You know, they want infrastructure as a service, infrastructure as code. And I think that people want things to work together. I think they want it to be more seamless. And I think the trend you'll start to see is, like, some of these very niche offerings that, yes, maybe they're really good at 1 thing, but that is a whole expense and team and complexity and resources. Do you really need that? Is it justified? I think people are getting smart about that and starting to realize that they would, you know, like to have tools that are interoperable and that, like, can be used ubiquitously.
And I think that you shift more towards products that are successful where that you they fit that pattern. And that's why we've added custom functions. It's why we have SQL and NoSQL. It's why we have GDBC drivers while also having WebSockets. It's why we're trying to accommodate everything that the very small startup would want all the way to the extremely large enterprise so that you can have all of that in 1 place. And with our custom functions, you really can code anything. You could do machine learning. You can do a further website. You can integrate into a third party system. You can manage sub processes. You can build your own APIs.

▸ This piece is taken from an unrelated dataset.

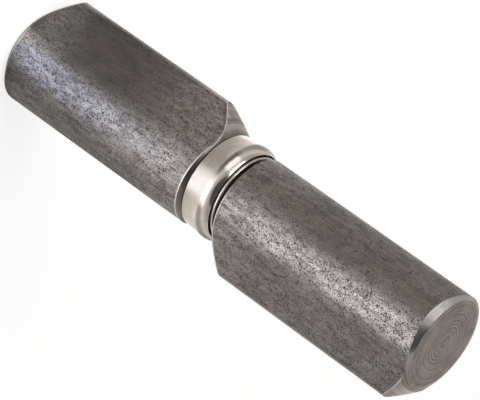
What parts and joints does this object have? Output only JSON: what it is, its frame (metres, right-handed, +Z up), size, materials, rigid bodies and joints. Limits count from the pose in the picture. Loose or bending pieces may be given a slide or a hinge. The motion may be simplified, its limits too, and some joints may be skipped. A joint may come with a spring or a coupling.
{
  "type": "weld-on barrel hinge",
  "caption": "Lift-off weld-on barrel hinge: two drop-section steel knuckles on a fixed pin, with a plated ball thrust bearing between them.",
  "frame": {"origin": "centre of the lower knuckle's turned end face, on the pin axis", "axes": "+Z up the pin axis from the lower to the upper knuckle, +X along the lower knuckle's welding nose"},
  "size_m": [0.031, 0.023, 0.1187],
  "materials": {
    "drawn_steel": "raw drawn mill finish, dark and blotchy",
    "nickel": "bright nickel plate",
    "race_steel": "ground hardened steel",
    "ball_steel": "polished hardened steel",
    "pin_steel": "ground bright bar",
    "cage_brass": "punched sheet, tumbled"
  },
  "bodies": {
    "lower_half": {"lower_knuckle": "drawn_steel", "hinge_pin": "pin_steel", "lower_race": "race_steel", "bearing_shell": "nickel"},
    "turning_race": {"upper_race": "race_steel"},
    "upper_half": {"upper_knuckle": "drawn_steel"},
    "cage": {"ball_cage": "cage_brass"},
    "ball_01": {"bearing_ball_01": "ball_steel"},
    "ball_02": {"bearing_ball_02": "ball_steel"},
    "ball_03": {"bearing_ball_03": "ball_steel"},
    "ball_04": {"bearing_ball_04": "ball_steel"},
    "ball_05": {"bearing_ball_05": "ball_steel"},
    "ball_06": {"bearing_ball_06": "ball_steel"},
    "ball_07": {"bearing_ball_07": "ball_steel"},
    "ball_08": {"bearing_ball_08": "ball_steel"},
    "ball_09": {"bearing_ball_09": "ball_steel"},
    "ball_10": {"bearing_ball_10": "ball_steel"},
    "ball_11": {"bearing_ball_11": "ball_steel"},
    "ball_12": {"bearing_ball_12": "ball_steel"},
    "ball_13": {"bearing_ball_13": "ball_steel"}
  },
  "joints": [
    {"name": "swing", "type": "hinge", "parent": "lower_half", "child": "turning_race", "pos_m": [0, 0, 0.0547], "axis": [0, 0, 1], "continuous": true},
    {"name": "lift_off", "type": "slide", "parent": "turning_race", "child": "upper_half", "axis": [0, 0, 1], "range_m": [0, 0.04]},
    {"name": "cage_turn", "type": "hinge", "parent": "lower_half", "child": "cage", "pos_m": [0, 0, 0.05867], "axis": [0, 0, 1], "continuous": true},
    {"name": "ball_01_roll", "type": "hinge", "parent": "cage", "child": "ball_01", "pos_m": [0.00815, 0, 0.05867], "axis": [1, 0, 0], "continuous": true},
    {"name": "ball_02_roll", "type": "hinge", "parent": "cage", "child": "ball_02", "pos_m": [0.00722, 0.00379, 0.05867], "axis": [0.8855, 0.4647, 0], "continuous": true},
    {"name": "ball_03_roll", "type": "hinge", "parent": "cage", "child": "ball_03", "pos_m": [0.00463, 0.00671, 0.05867], "axis": [0.5681, 0.823, 0], "continuous": true},
    {"name": "ball_04_roll", "type": "hinge", "parent": "cage", "child": "ball_04", "pos_m": [0.00098, 0.00809, 0.05867], "axis": [0.1205, 0.9927, 0], "continuous": true},
    {"name": "ball_05_roll", "type": "hinge", "parent": "cage", "child": "ball_05", "pos_m": [-0.00289, 0.00762, 0.05867], "axis": [-0.3546, 0.935, 0], "continuous": true},
    {"name": "ball_06_roll", "type": "hinge", "parent": "cage", "child": "ball_06", "pos_m": [-0.0061, 0.0054, 0.05867], "axis": [-0.7485, 0.6631, 0], "continuous": true},
    {"name": "ball_07_roll", "type": "hinge", "parent": "cage", "child": "ball_07", "pos_m": [-0.00791, 0.00195, 0.05867], "axis": [-0.9709, 0.2393, 0], "continuous": true},
    {"name": "ball_08_roll", "type": "hinge", "parent": "cage", "child": "ball_08", "pos_m": [-0.00791, -0.00195, 0.05867], "axis": [-0.9709, -0.2393, 0], "continuous": true},
    {"name": "ball_09_roll", "type": "hinge", "parent": "cage", "child": "ball_09", "pos_m": [-0.0061, -0.0054, 0.05867], "axis": [-0.7485, -0.6631, 0], "continuous": true},
    {"name": "ball_10_roll", "type": "hinge", "parent": "cage", "child": "ball_10", "pos_m": [-0.00289, -0.00762, 0.05867], "axis": [-0.3546, -0.935, 0], "continuous": true},
    {"name": "ball_11_roll", "type": "hinge", "parent": "cage", "child": "ball_11", "pos_m": [0.00098, -0.00809, 0.05867], "axis": [0.1205, -0.9927, 0], "continuous": true},
    {"name": "ball_12_roll", "type": "hinge", "parent": "cage", "child": "ball_12", "pos_m": [0.00463, -0.00671, 0.05867], "axis": [0.5681, -0.823, 0], "continuous": true},
    {"name": "ball_13_roll", "type": "hinge", "parent": "cage", "child": "ball_13", "pos_m": [0.00722, -0.00379, 0.05867], "axis": [0.8855, -0.4647, 0], "continuous": true}
  ],
  "couplings": [
    {"joint": "cage_turn", "follows": "swing", "ratio": 0.5},
    {"joint": "ball_01_roll", "follows": "swing", "ratio": -2.7167},
    {"joint": "ball_02_roll", "follows": "swing", "ratio": -2.7167},
    {"joint": "ball_03_roll", "follows": "swing", "ratio": -2.7167},
    {"joint": "ball_04_roll", "follows": "swing", "ratio": -2.7167},
    {"joint": "ball_05_roll", "follows": "swing", "ratio": -2.7167},
    {"joint": "ball_06_roll", "follows": "swing", "ratio": -2.7167},
    {"joint": "ball_07_roll", "follows": "swing", "ratio": -2.7167},
    {"joint": "ball_08_roll", "follows": "swing", "ratio": -2.7167},
    {"joint": "ball_09_roll", "follows": "swing", "ratio": -2.7167},
    {"joint": "ball_10_roll", "follows": "swing", "ratio": -2.7167},
    {"joint": "ball_11_roll", "follows": "swing", "ratio": -2.7167},
    {"joint": "ball_12_roll", "follows": "swing", "ratio": -2.7167},
    {"joint": "ball_13_roll", "follows": "swing", "ratio": -2.7167}
  ]
}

So I know that doesn't work for every use case, but I think that there's a lot there that solves for. And I, as a developer, that's what I want. And I think at least some of the market is like me.
[00:18:19] Unknown:
1 of the things that I often run into as an engineer when I'm starting to play play in some of these different ecosystems is particularly when you have a kind of collision of concerns that isn't as widely adopted in industry. So as an example, when I was going through your documentation, 1 of the options that you have in your API is being able to actually write a SQL query as part of a API request to the database engine. And so if I'm trying to develop that as an end user in my IDE, I might get some support for being able to highlight the SQL syntax to see you know, do some linting to see where it's wrong. But then if I try to embed that into a JSON structure, then I'm trying to sort of collapse too many concerns into 1, and the tooling doesn't always support that well. I'm curious what your thinking is in terms of being able to effectively kind of collapse those concerns into a single experience, provide a good experience to the end user being able to have all of the different tooling and ecosystem capabilities that they're used to and wrap that all into a single product that is sort of easy for people to pick up and use, but doesn't force them to maybe switch the tools that they're used to developing with?
[00:19:36] Unknown:
I think that is a really good point, and I'll give you an example. So when we first started the company, first couple months, like, Kyle and I were designing what searching would look like in NoSQL. And we started working on adding multiple conditions and multiple operators, and we started to end up with this JSON object that was a mile long. And I just looked at Kyle and our whiteboard was covered. We looked like the guy from Beautiful Minds and, like, we were just crazy. And And I looked at him and said, you know, there's a really good way to do complex searching that's been around for about 40 years. It's called SQL.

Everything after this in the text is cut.